I think people would like transparency, advance notice to give more time to find another role and simply more decency in communication; not the 2 sentence script read to them, followed by an insincere message by the CEO. I think folks especially with 10,20,30+ years of service deserve more grace and appreciation for their service shown at minimum with sincerity in words, time to allow for the news to sink in and time to look for a new role (at minimum 30 day notice), not 1 week and you’re termed (accept severance or not). You’re left with no choice.

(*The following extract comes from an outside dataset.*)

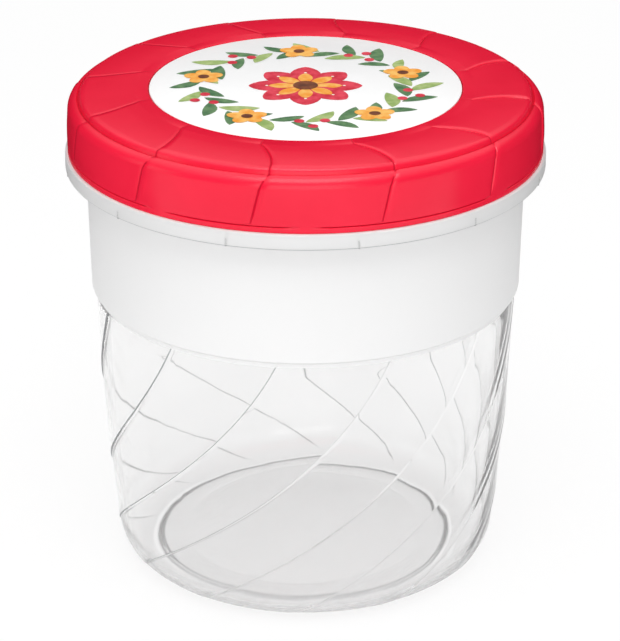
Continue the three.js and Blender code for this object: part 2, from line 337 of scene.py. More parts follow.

HCSC claims to be the most ethical and diverse along with commitment to core values, yet when decisions like this are made, it’s not communicated with integrity, care, respect, commitment or excellence. Just because leaders/HR want to be consistent with communication doesn’t mean it has to be without sincerity. Let leaders thank their employee being impacted. Let them share with their team and say goodbye. Let them take their belongings with dignity, not walked out by security they’ve never even met to receive belongings by mail. Yes some folks react differently but most aren’t going to act irate, most would want to give hugs to their teams/peers, say goodbye, clean their desks out (especially those with long tenured years)
But all of this is forgotten. HR/leaders the business, whomever makes the decision wants to take time to make the decisions to determine impacted, yet want to make the communications swift and fast over 2-3 days and wait to communicate to the teams impacted and expect them to figure out how to help or support with the work in one day. It’s a** backwards.
@cq oops on the typos.
If layoffs have to happen, I’m curious how employees think it should be handled. Also, what do you think would’ve been more appropriate from Maurice? Just looking for opinions.
This round of layoffs is like every other round of layoffs I’ve been at all the other companies I’ve worked for, and this is how it worked decades ago at my father’s long time, employer. If the company lets word out that people are going to be laid off then people will start leaving like rats from a sinking ship.
Would you rather not know until the last minute or would you rather no wait in advance? Would you rather get the message from Reese that really doesn’t say anything or would you rather get something that says look we’re in trouble here we need to make cuts. We’re sorry we love you. We wish we could keep you. Either way, I would be equally angry, maybe even more angry if they tried to hit me up with a bunch of kindness before they kicked me out. Would love to hear people‘s thoughts and opinions on this.
I agree that it’s difficult to work and stay sane during these times. People have so many responsibilities these days and they need to not have this burden of not knowing what is going to happen.
@a4 great call out. I felt like we saw how bad this company was before the legacy employees (who are seeing it now) ever did.
I think everyone expects layoffs after a big company mergers with a smaller division. Usually, the smaller entity gets the worse end of the stick. People know and expect this.
What happened at hcsc this week was very.... out of the normal for hcsc, but seemingly becoming the norm.
That’s exactly how most Cigna peeps felt during the acquisition.